Electronic & Organic Memory & Being Human in the 21st Century

Electronic & Organic Memory & Being Human in the 21st Century

Electronic & Organic Memory & Being Human in the 21st Century- Brighton Salon by Brighton Left on Mixcloud

The idea that Memory defines who and what we are is an old one in philosophy going back at least to John Locke where he argued that it is memory that guarantees the continuity of consciousness and hence personal identity. Some think that the particular way that human memory works does not just establish and guarantee our identity over time, but also our arguably unique human status: It is our unique memory profile, the way we both remember and forget, that in large part makes us human.
It may then come as a surprise that psychologists, philosophers and other interested parties do not really agree what memory is.
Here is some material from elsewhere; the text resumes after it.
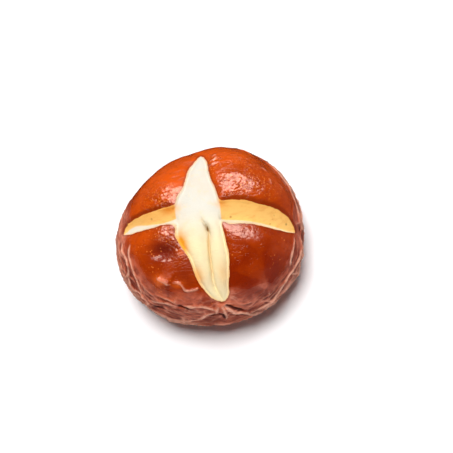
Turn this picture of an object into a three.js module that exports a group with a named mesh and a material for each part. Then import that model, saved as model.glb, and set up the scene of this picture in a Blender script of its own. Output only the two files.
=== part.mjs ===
// A pretzel roll: a round, lye-dipped bread roll with a glossy brown crust. A cross was cut in its top before
// baking and opened in the oven, so four domed lobes of crust stand round the pale crumb.
//
// The roll is one baked piece and one mesh. Its upright section is turned about the Z axis, drawn out to the
// roll's uneven plan, and then raised and lowered by a relief: the lobes, the two cuts and a sunken spot.
//
// Lengths are in millimetres, +Z is up, and the roll stands on the plane z = 0 about the origin.
// The relief is laid out on the crust itself: (x, y) is a place reached by walking sqrt(x*x + y*y) mm from the
// top of the roll, over the surface, in the direction of x and y. The long cut runs along y and the short cut
// along x. "Front" is -y, "back" is +y, "left" is -x and "right" is +x.
import * as THREE from "three";

// The roll.
const RADIUS = 45; // mean radius of the plan
const HEIGHT = 58.5;
const WAIST_HEIGHT = 20; // height of the widest ring
const DOME_POWER = 2.18; // 2 is an ellipse, and more is squarer
const SKIRT_POWER = 2.5; // the same for the side under the waist
const FOOT_CUT = 2.5; // how much of the round underside the tray flattened
const STRETCH = 0.047; // share by which the plan is longer one way
const STRETCH_TURN = 17; // degrees from +x to the long way
const CORNER = 0.025; // share by which three soft corners stand out of the plan
const CORNER_TURN = 67; // degrees from +x to the first corner

// The lobes.
const LOBE_RISE = 1.6; // how far a lobe swells over the turned shape
const LOBE_SHOULDER = 6; // how far from a cut most of that swelling is reached
const LOBE_FLAT = 30; // the swelling begins to fade this far from the top ...
const LOBE_END = 58; // ... and has gone here

// The long cut, which opened wide.
const LONG_BACK = 39; // from the top of the roll to the cut's back end
const LONG_FRONT = 42;
const LONG_HALF = 10.5; // half its width where the cuts cross
const LONG_DEPTH = 2.2;
const LONG_BOW_BACK = 1.8; // how far the back end lies to the right of the middle
const LONG_BOW_FRONT = 4.4;
const LONG_POINT_BACK = 1; // how the back end closes: 1 is pointed, and less is blunter
const LONG_POINT_FRONT = 0.56;
const FLAP_RISE = 1.4; // how far the crumb swells between the crust edges
const SEAM_DEPTH = 1.4; // the fold between the two flaps of crumb, in the front half
const SEAM_HALF = 1.6;
const SEAM_START = 2; // how far in front of the top the fold begins ...
const SEAM_FULL = 9; // ... and reaches its full depth

// The short cut, a furrow with sloping walls.
const SHORT_LEFT = 43;
const SHORT_RIGHT = 50.5;
const SHORT_HALF_LEFT = 4.1;
const SHORT_HALF_RIGHT = 5.8;
const SHORT_DEPTH_LEFT = 3.6;
const SHORT_DEPTH_RIGHT = 5;
const SHORT_OFFSET = 1.8; // how far its middle lies behind the top of the roll
const SHORT_END_LEFT = 4; // y of its left end
const SHORT_END_RIGHT = -9.3;
const SHORT_BEND_RIGHT = 1.5; // 1 is a straight run out to the right end, and more bends late
const SHORT_TAPER = 6; // the higher, the later it narrows towards an end ...
const SHORT_POINT = 0.65; // ... which is pointed at 1, and blunter for less
const SHORT_VALLEY = -0.3; // where its deepest line runs, from -1 at the front edge to 1 at the back edge
const CROSSING_FADE = 5; // the furrow fades this far inside the long cut
const EDGE_RUN = 3.2; // how far inside a crust edge the crumb reaches its full depth

// The sunken spot in the front left lobe.
const SPOT = new THREE.Vector2(-20, -14);
const SPOT_RADIUS = 5;
const SPOT_DEPTH = 1.8;

// The mesh.
const AROUND = 132;
const ALONG = 38; // rings from the top of the dome to the edge of the foot

const { degToRad, lerp, smoothstep } = THREE.MathUtils;

// Half of the upright section, from the top of the dome to the edge of the flat foot. Over the waist and under
// it, it is part of a superellipse: the lower one would reach FOOT_CUT below the foot.
class Section extends THREE.Curve {
  getPoint(t, target = new THREE.Vector2()) {
    const skirt = WAIST_HEIGHT + FOOT_CUT;
    const footAngle = Math.PI - Math.acos((WAIST_HEIGHT / skirt) ** (SKIRT_POWER / 2));
    const angle = t * footAngle;
    const over = angle < Math.PI / 2;
    const power = 2 / (over ? DOME_POWER : SKIRT_POWER);
    const out = RADIUS * Math.sin(angle) ** power;
    const up = Math.abs(Math.cos(angle)) ** power;
    return target.set(out, WAIST_HEIGHT + (over ? (HEIGHT - WAIST_HEIGHT) * up : -skirt * up));
  }
}

// The plan's radius at an angle, as a share of the mean radius.
function planShare(angle) {
  const stretch = STRETCH * Math.cos(2 * (angle - degToRad(STRETCH_TURN)));
  const corners = CORNER * Math.cos(3 * (angle - degToRad(CORNER_TURN)));
  return 1 + stretch + corners;
}

// How a cut lies round a place: how far the place is along it as a share of its reach, how far across it from
// its middle line, its half width there, and how far the place is inside its edge, which is negative outside.
function placeInCut(along, across, reach, half) {
  const past = Math.max(along - reach, 0);
  const inside = past > 0 ? -Math.hypot(past, across) : half - Math.abs(across);
  return { share: Math.min(along / reach, 1), across, half, inside };
}

function placeInLongCut(x, y) {
  const back = y > 0;
  const reach = back ? LONG_BACK : LONG_FRONT;
  const share = Math.min(Math.abs(y) / reach, 1);
  const middle = (back ? LONG_BOW_BACK : LONG_BOW_FRONT) * share ** 2;
  const half = LONG_HALF * (1 - share ** 2) ** (back ? LONG_POINT_BACK : LONG_POINT_FRONT);
  return placeInCut(Math.abs(y), x - middle, reach, half);
}

function placeInShortCut(x, y) {
  const right = x > 0;
  const reach = right ? SHORT_RIGHT : SHORT_LEFT;
  const share = Math.min(Math.abs(x) / reach, 1);
  const end = right ? SHORT_END_RIGHT : SHORT_END_LEFT;
  const middle = lerp(SHORT_OFFSET, end, right ? share ** SHORT_BEND_RIGHT : share);
  const half = (right ? SHORT_HALF_RIGHT : SHORT_HALF_LEFT) * (1 - share ** SHORT_TAPER) ** SHORT_POINT;
  return placeInCut(Math.abs(x), y - middle, reach, half);
}

// How far the crumb lies under the crust's own surface in the long cut: a step down from each crust edge, less
// a swelling across the cut, and in the front half a fold down its middle.
function longCutDepth(x, y) {
  const { share, across, half, inside } = placeInLongCut(x, y);
  if (inside <= 0) {
    return 0;
  }
  const step = smoothstep(inside, 0, EDGE_RUN);
  const swelling = FLAP_RISE * (1 - (across / half) ** 2) * step;
  const foldRun = smoothstep(-y, SEAM_START, SEAM_FULL) * (1 - share ** 4);
  const fold = SEAM_DEPTH * foldRun * Math.exp(-((across / SEAM_HALF) ** 2)) * step;
  return LONG_DEPTH * step - swelling + fold;
}

// The same in the short cut: two walls that meet in a valley, and fade out inside the long cut.
function shortCutDepth(x, y) {
  const { share, across, half, inside } = placeInShortCut(x, y);
  if (inside <= 0) {
    return 0;
  }
  const q = across / half;
  const wall = q > SHORT_VALLEY ? (1 - q) / (1 - SHORT_VALLEY) : (1 + q) / (1 + SHORT_VALLEY);
  const depth = (x > 0 ? SHORT_DEPTH_RIGHT : SHORT_DEPTH_LEFT) * (1 - share ** 4);
  const fade = 1 - smoothstep(placeInLongCut(x, y).inside, 0, CROSSING_FADE);
  return depth * wall * fade;
}

// How far the surface stands over the turned shape at a place on the crust.
function relief(x, y) {
  const fromCut = -Math.max(placeInLongCut(x, y).inside, placeInShortCut(x, y).inside);
  const fromTop = Math.hypot(x, y);
  const swelling = fromCut > 0 ? 1 - Math.exp(-fromCut / LOBE_SHOULDER) : 0;
  const lobe = LOBE_RISE * swelling * (1 - smoothstep(fromTop, LOBE_FLAT, LOBE_END));
  const fromSpot = Math.hypot(x - SPOT.x, y - SPOT.y);
  const spot = SPOT_DEPTH * Math.exp(-((fromSpot / SPOT_RADIUS) ** 2));
  return lobe - spot - Math.max(longCutDepth(x, y), shortCutDepth(x, y));
}

// Turns the section about Z, and moves each vertex out to the plan and up or down by the relief.
function rollGeometry() {
  const section = new Section().getSpacedPoints(ALONG);
  section.push(new THREE.Vector2(0, 0)); // the middle of the foot
  const walked = [0];
  for (let i = 1; i < section.length; i++) {
    walked.push(walked[i - 1] + section[i].distanceTo(section[i - 1]));
  }
  const climbing = section.slice().reverse(); // a lathe's faces point outward when its profile climbs
  const geometry = new THREE.LatheGeometry(climbing, AROUND);
  geometry.rotateX(Math.PI / 2);

  const { position, normal } = geometry.attributes;
  const place = new THREE.Vector3();
  const outward = new THREE.Vector3();
  for (let i = 0; i < position.count; i++) {
    const ring = section.length - 1 - (i % section.length);
    place.fromBufferAttribute(position, i);
    outward.fromBufferAttribute(normal, i);
    const angle = Math.atan2(place.y, place.x);
    const share = planShare(angle);
    place.set(place.x * share, place.y * share, place.z);
    const move = relief(walked[ring] * Math.cos(angle), walked[ring] * Math.sin(angle));
    if (ring > 0) {
      place.addScaledVector(outward, move);
    } else {
      place.z += move;
    }
    position.setXYZ(i, place.x, place.y, Math.max(place.z, 0));
  }

  geometry.computeBoundingBox();
  const centre = geometry.boundingBox.getCenter(new THREE.Vector3());
  geometry.translate(-centre.x, -centre.y, -geometry.boundingBox.min.z);
  return geometry;
}

const crust = new THREE.MeshStandardMaterial({ color: 0x9a3a0c, roughness: 0.35, metalness: 0 });
const roll = new THREE.Mesh(rollGeometry(), crust);
roll.name = "pretzel_roll";

const group = new THREE.Group();
group.add(roll);

export default group;
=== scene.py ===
"""A pretzel roll: a glossy brown bread roll with a pale cross in its top, on a white floor.

The roll is one surface, made by formula. Its upright section is part of two superellipses, from the top of
the dome to the edge of a flat foot. It is turned about Z, drawn out to an uneven plan, and then raised and
lowered along its normal by a relief: lobes of crust, the crumb of two cuts, and folds.

The relief is laid out on the crust itself. (x, y) is the place reached by walking hypot(x, y) mm from the
top of the roll over the surface, in the direction of x and y. The long cut runs along y and the short cut
along x. "Front" is -y, "back" is +y, "left" is -x and "right" is +x. Lengths in the relief are in
millimetres, and its heights are over the turned shape.
"""

import math

import bpy
import numpy as np
from mathutils import Matrix, Vector


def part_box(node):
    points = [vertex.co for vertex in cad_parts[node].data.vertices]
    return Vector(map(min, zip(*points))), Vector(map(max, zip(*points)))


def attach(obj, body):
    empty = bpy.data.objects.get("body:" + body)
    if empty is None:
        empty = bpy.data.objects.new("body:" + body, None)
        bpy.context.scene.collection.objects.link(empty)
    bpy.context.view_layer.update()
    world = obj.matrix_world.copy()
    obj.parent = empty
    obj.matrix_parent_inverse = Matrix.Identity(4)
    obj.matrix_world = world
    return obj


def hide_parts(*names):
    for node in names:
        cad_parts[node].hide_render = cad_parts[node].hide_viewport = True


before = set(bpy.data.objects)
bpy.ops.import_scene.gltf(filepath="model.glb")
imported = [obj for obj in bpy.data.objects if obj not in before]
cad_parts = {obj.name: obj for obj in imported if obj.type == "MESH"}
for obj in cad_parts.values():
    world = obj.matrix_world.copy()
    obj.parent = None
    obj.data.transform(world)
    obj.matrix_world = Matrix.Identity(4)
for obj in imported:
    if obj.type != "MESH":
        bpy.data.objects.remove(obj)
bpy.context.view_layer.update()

bl_info = {
    "name": "Pretzel roll",
    "version": (1, 0, 0),
    "blender": (4, 5, 0),
    "location": "3D View > Sidebar > Roll",
    "description": "A lye-crusted bread roll with a cross cut in its top",
    "category": "Add Mesh",
}

NODE = "pretzel_roll"
MM = 0.001

# The turned shape, in millimetres. The drawn-out plan and the height follow the CAD solid.
WAIST_HEIGHT = 20.0
DOME_POWER = 2.18
SKIRT_POWER = 2.5
FOOT_CUT = 2.5
STRETCH = (0.047, math.radians(17))
CORNERS = (0.025, math.radians(67))

# Places on the fine section that the grid's rings are picked from, and how the rings are spread: an even
# share of the way down, and the rest by a power, which draws them together on the dome, where the cuts are.
SECTION_STEPS = 4001
EVEN_SHARE = 0.62
SPREAD_POWER = 2.4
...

Nevertheless it’s interesting to consider that our natural (organic?) memory has undergone profound changes, at least since the discovery of writing, and moreover that new waves of digital media may be changing the way that memory, and our minds, work again.
To look at this another way, what happens to human (organic) memory as it encounters and appropriates new technologies such as Google search, or the megapixel digital camera (electronic or E-Memory technologies) in waves of technological change? In particular, I want to consider how E-Memory devices that we now own and rely on interact with our organic systems. Does the computing cloud, tablet devices and embedded intelligence really change the way we think, and in particular, remember? Might this also then change the sorts of beings we are?
I’ll consider four factors of E-Memory tech that might be said to be signal of the new technologies :
• Capaciousness & Comprehensiveness: E-Memory promises to record our everyday activities on a scale and with a fidelity and completeness that would have been practicably unimaginable under previous regimes of mem-tech.
• Incorporability: E-Memory technologies potentially possess a transparency in use that makes them competitors (or complements) with certain of our internal resources. They are thus poised for deep, pervasive and possibly integration with Organic-Memory systems.
• Autonomy: E-Memory repositories increasingly do not merely store data but actively process it. Thanks to tagging, indexing and AI systems we can expect E-Memory systems to not merely store and re-present information, but restructure it in a way that complements our native cognitive profile.
• Entanglement: E-Memory often tracks interactions between people (or people and organisations). The form of the data that composes many E-Memory stores is inherently relational.